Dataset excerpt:
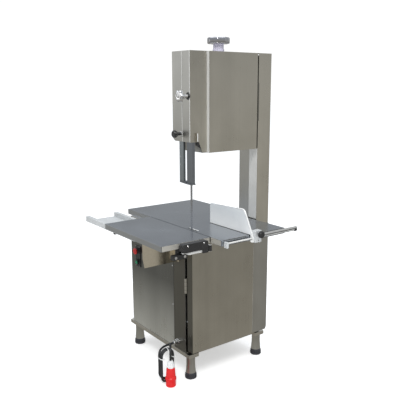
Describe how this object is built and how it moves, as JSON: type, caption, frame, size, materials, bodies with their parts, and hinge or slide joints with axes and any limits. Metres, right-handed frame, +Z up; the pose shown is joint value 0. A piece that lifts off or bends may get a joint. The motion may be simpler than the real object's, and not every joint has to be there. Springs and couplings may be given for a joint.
{
  "type": "bone saw",
  "caption": "Floor-standing stainless band saw for bones and frozen meat, with a sliding table, a fixed table, a portion gauge, a height-adjustable blade guide and a tied mains lead.",
  "frame": {"origin": "middle of the footprint on the floor", "axes": "+Z up, +Y from the operator's side to the rear, +X from the cutting run of the blade towards the column"},
  "size_m": [0.819, 0.98, 1.829],
  "materials": {
    "stainless_sheet": "satin",
    "stainless_frame": "satin",
    "polished_steel": "polished",
    "blade_steel": "ground",
    "wheel_metal": "machined",
    "black_plastic": "matte",
    "white_plastic": "matte",
    "red_plastic": "gloss",
    "green_plastic": "gloss",
    "foot_rubber": "matte",
    "cord_rubber": "matte",
    "motor_paint": "satin"
  },
  "bodies": {
    "machine_frame": {"base_frame": "stainless_frame", "cabinet_body": "stainless_sheet", "cabinet_hinge_pin": "stainless_sheet", "cable_gland": "polished_steel", "carriage_guide": "stainless_sheet", "column_cover": "stainless_sheet", "column_tube": "stainless_frame", "cord_hank": "cord_rubber", "fixed_table": "stainless_sheet", "gauge_rod_lower": "polished_steel", "left_side_panel": "stainless_sheet", "leg_tube_front_left": "stainless_frame", "leg_tube_front_right": "stainless_frame", "leg_tube_rear_left": "stainless_frame", "leg_tube_rear_right": "stainless_frame", "lower_guide": "white_plastic", "motor": "motor_paint", "motor_mount": "wheel_metal", "plug_body": "red_plastic", "plug_gland": "white_plastic", "plug_lead": "cord_rubber", "power_cord": "cord_rubber", "rail_bracket": "stainless_sheet", "rail_frame": "stainless_sheet", "rod_end_bracket": "stainless_sheet", "rubber_foot_front_left": "foot_rubber", "rubber_foot_front_right": "foot_rubber", "rubber_foot_rear_left": "foot_rubber", "rubber_foot_rear_right": "foot_rubber", "saw_blade": "blade_steel", "switch_bezel": "black_plastic", "tension_collar": "white_plastic", "upper_hinge_pin": "stainless_sheet", "upper_housing": "stainless_sheet"},
    "cabinet_door": {"cabinet_door": "stainless_sheet", "cabinet_hinge_sleeve": "stainless_sheet"},
    "upper_door": {"upper_door": "stainless_sheet", "upper_hinge_sleeve": "stainless_sheet"},
    "lower_wheel": {"lower_wheel": "wheel_metal", "drive_shaft": "polished_steel"},
    "wheel_carriage": {"wheel_carriage": "wheel_metal", "upper_axle": "polished_steel"},
    "upper_wheel": {"upper_wheel": "wheel_metal"},
    "tension_knob": {"tension_knob": "polished_steel", "tension_screw": "polished_steel"},
    "blade_guide": {"guide_post": "stainless_sheet", "blade_guard": "stainless_sheet", "guide_bracket": "stainless_sheet"},
    "guide_clamp_knob": {"guide_clamp_knob": "black_plastic"},
    "door_lock_knob": {"door_lock_knob": "polished_steel"},
    "sliding_table": {"sliding_table": "stainless_sheet", "table_grip": "black_plastic", "grip_bar": "polished_steel", "table_slide_block": "black_plastic"},
    "gauge": {"gauge_plate": "polished_steel", "gauge_carrier": "stainless_sheet", "gauge_rod_upper": "stainless_sheet"},
    "gauge_lock_knob": {"gauge_lock_knob": "black_plastic"},
    "stop_button": {"stop_button": "red_plastic"},
    "start_button": {"start_button": "green_plastic"}
  },
  "joints": [
    {"name": "cabinet_door_hinge", "type": "hinge", "parent": "machine_frame", "child": "cabinet_door", "pos_m": [-0.1355, -0.142, 0.5425], "axis": [0, 0, -1], "range_deg": [0, 90]},
    {"name": "upper_door_hinge", "type": "hinge", "parent": "machine_frame", "child": "upper_door", "pos_m": [0.308, -0.197, 1.5], "axis": [0, 0, 1], "range_deg": [0, 110]},
    {"name": "lower_wheel_spin", "type": "hinge", "parent": "machine_frame", "child": "lower_wheel", "pos_m": [0.111, -0.145, 0.5], "axis": [0, -1, 0], "continuous": true},
    {"name": "carriage_slide", "type": "slide", "parent": "machine_frame", "child": "wheel_carriage", "axis": [0, 0, -1], "range_m": [0, 0.015]},
    {"name": "upper_wheel_spin", "type": "hinge", "parent": "wheel_carriage", "child": "upper_wheel", "pos_m": [0.111, -0.145, 1.5], "axis": [0, -1, 0], "continuous": true},
    {"name": "tension_turn", "type": "hinge", "parent": "machine_frame", "child": "tension_knob", "pos_m": [0.111, -0.102, 1.796], "axis": [0, 0, 1], "range_deg": [0, 1800]},
    {"name": "guide_slide", "type": "slide", "parent": "machine_frame", "child": "blade_guide", "axis": [0, 0, 1], "range_m": [-0.19, 0.095]},
    {"name": "guide_clamp_turn", "type": "hinge", "parent": "machine_frame", "child": "guide_clamp_knob", "pos_m": [-0.1245, -0.088, 1.345], "axis": [-1, 0, 0], "range_deg": [0, 360]},
    {"name": "door_lock_turn", "type": "hinge", "parent": "machine_frame", "child": "door_lock_knob", "pos_m": [-0.1245, -0.159, 1.535], "axis": [-1, 0, 0], "range_deg": [0, 360]},
    {"name": "sliding_table_slide", "type": "slide", "parent": "machine_frame", "child": "sliding_table", "axis": [0, 1, 0], "range_m": [0, 0.24]},
    {"name": "gauge_slide", "type": "slide", "parent": "machine_frame", "child": "gauge", "axis": [1, 0, 0], "range_m": [-0.12, 0.12]},
    {"name": "gauge_lock_turn", "type": "hinge", "parent": "gauge", "child": "gauge_lock_knob", "pos_m": [0.0895, -0.475, 0.859], "axis": [0, -1, 0], "range_deg": [0, 360]},
    {"name": "stop_press", "type": "slide", "parent": "machine_frame", "child": "stop_button", "axis": [1, 0, 0], "range_m": [0, 0.004], "stiffness_N_per_m": 900, "springref_m": -0.002},
    {"name": "start_press", "type": "slide", "parent": "machine_frame", "child": "start_button", "axis": [1, 0, 0], "range_m": [0, 0.003], "stiffness_N_per_m": 900, "springref_m": -0.002}
  ],
  "couplings": [
    {"joint": "upper_wheel_spin", "follows": "lower_wheel_spin", "ratio": 1},
    {"joint": "carriage_slide", "follows": "tension_turn", "m_per_rad": 0.00047746}
  ]
}
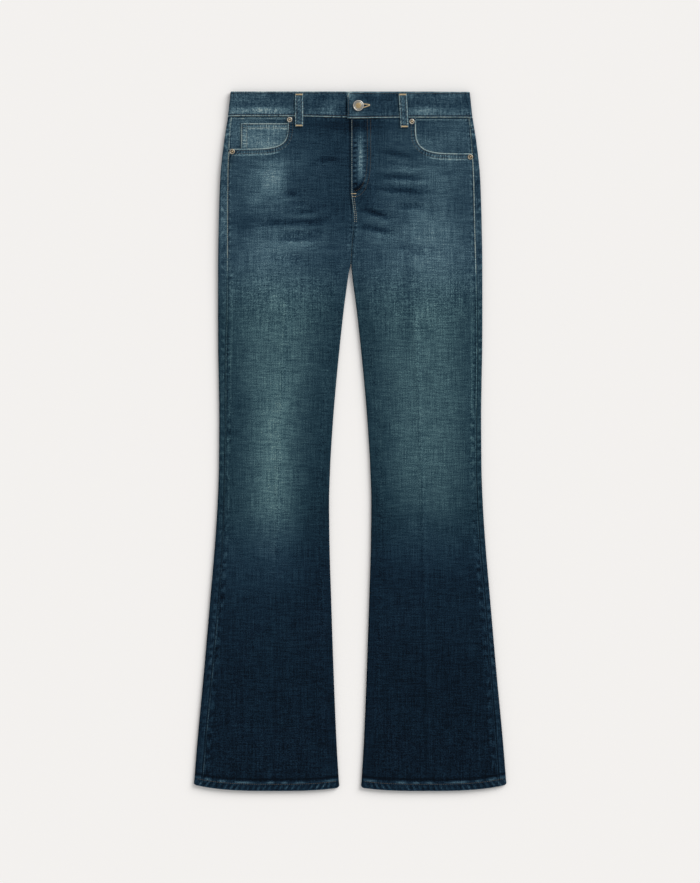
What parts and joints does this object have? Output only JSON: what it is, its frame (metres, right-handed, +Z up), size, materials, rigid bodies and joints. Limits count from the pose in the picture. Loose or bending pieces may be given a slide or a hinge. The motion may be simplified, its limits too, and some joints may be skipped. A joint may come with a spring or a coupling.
{
  "type": "flared jeans",
  "caption": "Flared five-pocket denim jeans laid flat with the front up: buttoned waistband with belt loops, curved front pockets with a coin pocket, and wide hems.",
  "frame": {"origin": "on the surface the jeans lie on, under the middle of their box", "axes": "+Y towards the waist, +Z up out of the front, +X towards the wearer's left"},
  "size_m": [0.4914, 1.1, 0.015],
  "materials": {
    "denim": "washed indigo twill",
    "antique_metal": "antiqued, satin"
  },
  "bodies": {
    "root": {"front_panel_right": "denim", "front_panel_left": "denim", "back_panel_right": "denim", "back_panel_left": "denim", "back_yoke_right": "denim", "back_yoke_left": "denim", "waistband_right": "denim", "waistband_left": "denim", "pocket_facing_right": "denim", "pocket_facing_left": "denim", "coin_pocket": "denim", "belt_loop_front_right": "denim", "belt_loop_front_left": "denim", "belt_loop_back_right": "denim", "belt_loop_back_centre": "denim", "belt_loop_back_left": "denim", "back_pocket_right": "denim", "back_pocket_left": "denim", "waist_button": "antique_metal", "rivet_waist_right": "antique_metal", "rivet_side_right": "antique_metal", "rivet_waist_left": "antique_metal", "rivet_side_left": "antique_metal"}
  },
  "joints": []
}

WHAT THIS TASK INVOLVES
Return each line with "their".

SOLVED EXERCISE
Describe how this object is built and how it moves, as JSON: type, caption, frame, size, materials, bodies with their parts, and hinge or slide joints with axes and any limits. Metres, right-handed frame, +Z up; the pose shown is joint value 0. A piece that lifts off or bends may get a joint. The motion may be simpler than the real object's, and not every joint has to be there. Springs and couplings may be given for a joint.
  "frame": {"origin": "on the surface the jeans lie on, under the middle of their box", "axes": "+Y towards the waist, +Z up out of the front, +X towards the wearer's left"},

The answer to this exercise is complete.